Something I’ve seen a lot of recently is people comparing detransition, surgery regret, and transition-related medical complications to regretting tattoos and piercings. “Sometimes people regret a tattoo/piercing, but you don’t see them opening their mouths about it online or criticizing the practice as a whole,” etc and so on.
As someone who is both a detransitioner with medical complications & regrets, and someone with retired piercings and regrettable tattoos, I think it’s a really poor comparison. Piercings and tattoos have had nowhere near the same risks or impact on my life, body, and health as medical transition.
I’ve had 12 piercings done over my life thus far; I kept most of them for many years, but have all been retired by now.
I had lip piercings that I got rid of because they wore little chips into my front teeth, and I couldn’t risk further dental damage.
I had nose piercings that I got rid of because I disliked the occasional smell (and how they got in the way of picking my nose, hahaha).
I had genital piercings that I got rid of because they pinched me in weird ways when I sat down; I was especially disappointed with those!
I had ear and cartilage piercings that I got rid of when I got assaulted on the street and learned that getting punched with jewelry there hurts especially bad (as if getting boxed in the ear isn’t painful enough on its own). Was also tired of the ear discomfort while sleeping on my side; never found jewelry that totally worked for me.
In all cases, my retired piercings have left me with little to no long-term impact. Most of them, you can’t even see anymore; the main exception is the lip piercings – there are little dots left behind under my lip, scars where the holes used to be. They’re so subtle that nobody even notices them.
There is no pain, no health impact, and no change in how people treat me. It was no big deal; I could take the jewelry out and walk away.
I have a few tattoos, and I’m not super fond of the first one I got when I was 18. It’s not the worst tattoo ever, but it’s a little dorky, in a noticeable place, and nobody knows what it means, so it invites questions from (well-meaning and curious) strangers. I hate receiving attention from and explaining myself to strangers.

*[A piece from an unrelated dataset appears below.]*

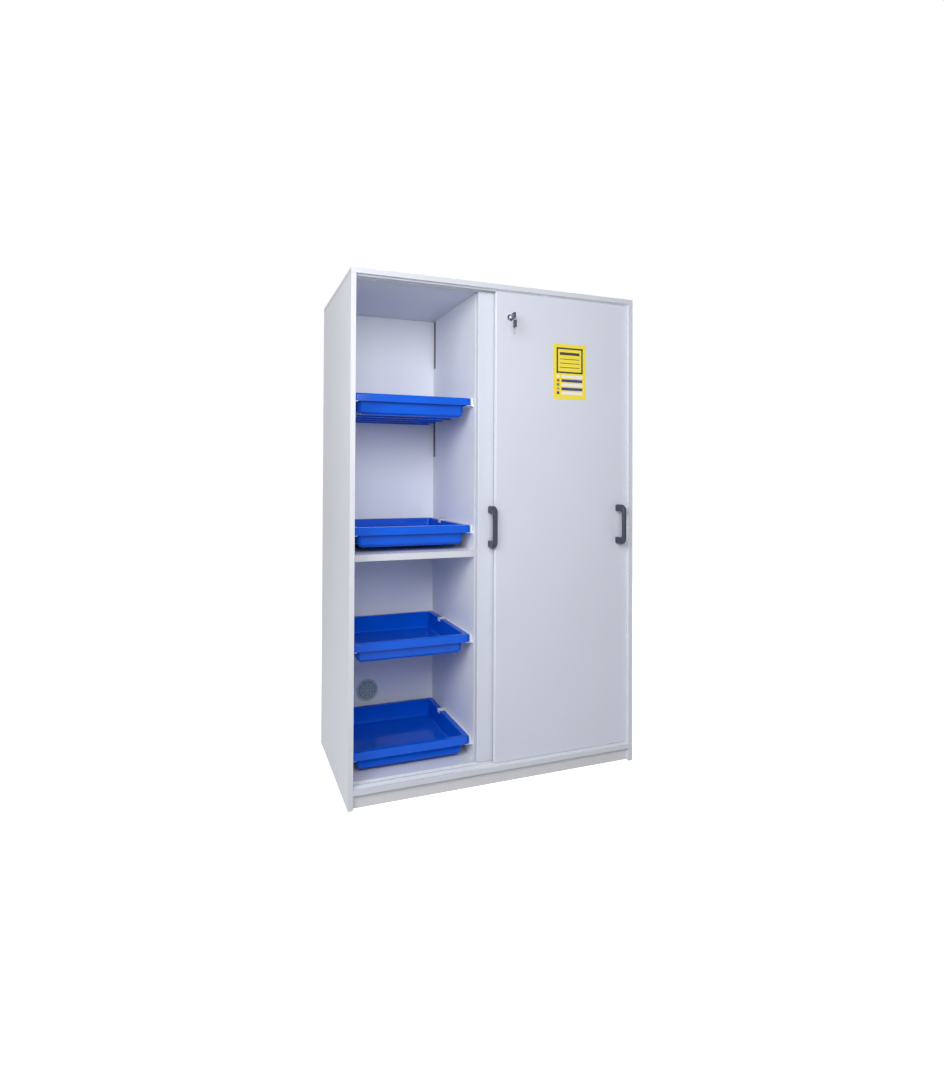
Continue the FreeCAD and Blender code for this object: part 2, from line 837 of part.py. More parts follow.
def build_door(name, door_x, door_y, handle_x, more_cuts):
    save(name, door_panel(door_x, door_y, handle_x).cut(more_cuts))
    save(name + "_handle", handle(door_y, handle_x))
    save(name + "_handle_screws", *handle_screws(door_y, handle_x))
    save(name + "_roller_housings", *roller_housings(door_x, door_y))
    save(name + "_top_guides", *top_guides(door_x, door_y))
    left, right = housing_places(door_x)
    save(name + "_left_wheel", wheel(left, door_y))
    save(name + "_right_wheel", wheel(right, door_y))


def build_lock():
    save("lock_housing", lock_housing())
    save("lock_barrel", lock_barrel())
    save("lock_core", lock_core())
    save("key", moved(key_shape(), lock_x, key_head_y, lock_height))
    save("key_ring", key_ring())
    save("spare_key", spare_key())


def build_trays():
    basin = tray()
    rail = runner()
    angle = carrier()
    front = roller(front_roller_y, front_roller_z)
    rear = roller(rear_roller_y, rear_roller_z)
    left_rails = []
    right = {"trays": [], "runners": [], "carriers": [], "rollers": []}
    for number, height in enumerate(tray_rim_heights, 1):
        name = "left_tray_" + str(number)
        save(name, moved(basin, -bay_centre_x, tray_front_y, height))
        save(name + "_carriers", *in_left_bay(angle, height))
        save(name + "_front_rollers", *in_left_bay(front, height))
        save(name + "_rear_rollers", *in_left_bay(rear, height))
        left_rails += in_left_bay(rail, height)
        right["trays"].append(moved(basin, bay_centre_x, tray_front_y, height))
        right["runners"] += in_right_bay(rail, height)
        right["carriers"] += in_right_bay(angle, height)
        right["rollers"] += in_right_bay(front, height) + in_right_bay(rear, height)
    save("left_tray_runners", *left_rails)
    save("right_trays", *right["trays"])
    save("right_tray_runners", *right["runners"])
    save("right_tray_carriers", *right["carriers"])
    save("right_tray_rollers", *right["rollers"])


lock_bore = y_rod(front_door_y - overrun, lock_end_y + overrun, lock_x, lock_height, lock_housing_radius)
build_carcass()
build_door("front_door", front_door_x, front_door_y, front_handle_x, [lock_bore])
build_door("rear_door", rear_door_x, rear_door_y, rear_handle_x, [])
build_lock()
save("label_card", label_card())
build_trays()
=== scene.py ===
import json
import math

import bmesh
import bpy
from mathutils import Matrix, Vector

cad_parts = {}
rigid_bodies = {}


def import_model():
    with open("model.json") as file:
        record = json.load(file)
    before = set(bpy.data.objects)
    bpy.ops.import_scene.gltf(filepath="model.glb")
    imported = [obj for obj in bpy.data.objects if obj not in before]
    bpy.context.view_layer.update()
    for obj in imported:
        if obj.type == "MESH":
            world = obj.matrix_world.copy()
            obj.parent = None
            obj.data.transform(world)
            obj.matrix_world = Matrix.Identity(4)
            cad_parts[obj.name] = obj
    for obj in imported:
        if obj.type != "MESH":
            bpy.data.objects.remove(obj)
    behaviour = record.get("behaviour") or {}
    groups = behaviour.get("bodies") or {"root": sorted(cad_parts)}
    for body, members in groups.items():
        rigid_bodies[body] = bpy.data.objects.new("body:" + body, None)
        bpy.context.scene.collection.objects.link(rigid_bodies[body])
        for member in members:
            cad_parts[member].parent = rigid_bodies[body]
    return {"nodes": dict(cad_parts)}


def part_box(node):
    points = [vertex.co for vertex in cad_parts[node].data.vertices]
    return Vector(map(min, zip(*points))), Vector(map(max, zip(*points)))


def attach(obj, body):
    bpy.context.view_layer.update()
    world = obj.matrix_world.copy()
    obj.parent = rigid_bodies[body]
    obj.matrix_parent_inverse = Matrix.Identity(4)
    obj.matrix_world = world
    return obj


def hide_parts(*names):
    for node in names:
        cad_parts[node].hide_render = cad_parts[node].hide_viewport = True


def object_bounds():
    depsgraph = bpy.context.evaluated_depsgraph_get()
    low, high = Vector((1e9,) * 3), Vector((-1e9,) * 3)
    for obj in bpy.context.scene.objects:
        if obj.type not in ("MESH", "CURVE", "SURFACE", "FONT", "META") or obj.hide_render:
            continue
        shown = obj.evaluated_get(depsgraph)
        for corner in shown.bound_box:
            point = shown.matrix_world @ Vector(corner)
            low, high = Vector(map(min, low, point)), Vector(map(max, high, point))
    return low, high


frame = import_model()
cad_low, cad_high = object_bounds()

bl_info = {
    "name": "Reagent drawer cabinet",
    "version": (1, 0, 0),
    "blender": (4, 5, 0),
    "location": "View3D > Sidebar > Cabinet",
    "description": "Adds the boards, doors, trays, slides, lock and air fittings of a reagent drawer cabinet",
    "category": "Object",
}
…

Sometimes I feel annoyance at my past self for having gotten it, and consider trying to cover it up with something else, but I generally fall back to the same solution I use for other body issues – live and let live, don’t keep building on the expensive “keep changing things and one day I’ll finally be happy” snowball.
But, even if the tattoo is cringey and annoying sometimes, it doesn’t radically change how people treat me, doesn’t cause me any pain, and has had no major impact on my health.
The effects of my transition are different. My life and how I’m perceived by strangers is radically changed. People don’t notice my tiny piercing scars, or ask about my tattoo beyond a curious, “Cool tattoo, what does it mean?”. What they do notice is my combination of full beard, curvy body yet lack of breasts, deep voice, short stature, small features, and female name & sex marker. They do see the weird little creature that they can’t auto-assign a sex/gender on first glance and thus feel unsettled and uncomfortable about. Transitioning is effective and permanently changes how people see you based on their notions of sex and gender, and in ways you can’t always control or change your mind about.
Between the top surgery and the hysterectomy, my body will never be the same in really big ways. It’s not like taking out body jewelry and having a tiny scar. Transition is a full-body experience.
When my regrets about transitioning started amping up, I couldn’t just walk away and have things mostly go back to how they were before. I have to stay on some form of HRT indefinitely. I have to monitor my bone health. I’ve had to go to physical therapy for pelvic floor dysfunction. I still have severe nerve pain in my chest, nipples, and ribs.
Every year I discover something new about how I’ve been impacted by my transition. I’ve incurred actual losses that I’ve had to grieve. (And I haven’t even mentioned the sheer financial cost of medical transition; a <$100 piercing or <$500 tattoo simply doesn’t compare!)
Also consider the interactions with the practitioners themselves. I have fond memories of conversations with piercers and tattoo artists during consultations and while they were doing their work on me – generally cool people, and were always very respectful of me! My interactions with medical professionals during my transition aren’t so warm and happy; I’ve been through years of dehumanization and/or negligence at doctors’ and surgeons’ offices, and these are professionals who should be held to a higher standard. (I wonder if they could learn a thing or two from job shadowing a tattoo artist or piercer.)
Even though I retired all my piercings and have a cringey tattoo, and have evolving opinions on body modification, I still geek out about tats & piercings and happily recommend them to those who are interested.
Meanwhile, transitioning isn’t something I casually recommend. I don’t geek out about it. I don’t have the same fond feelings about it. I’ve even discouraged people from getting top surgery altogether, because it was just that bad for me.
Medical transition isn’t “just another body mod”. Comparing it to getting a piercing or a tattoo is a false equivalence. It’s a different experience entirely.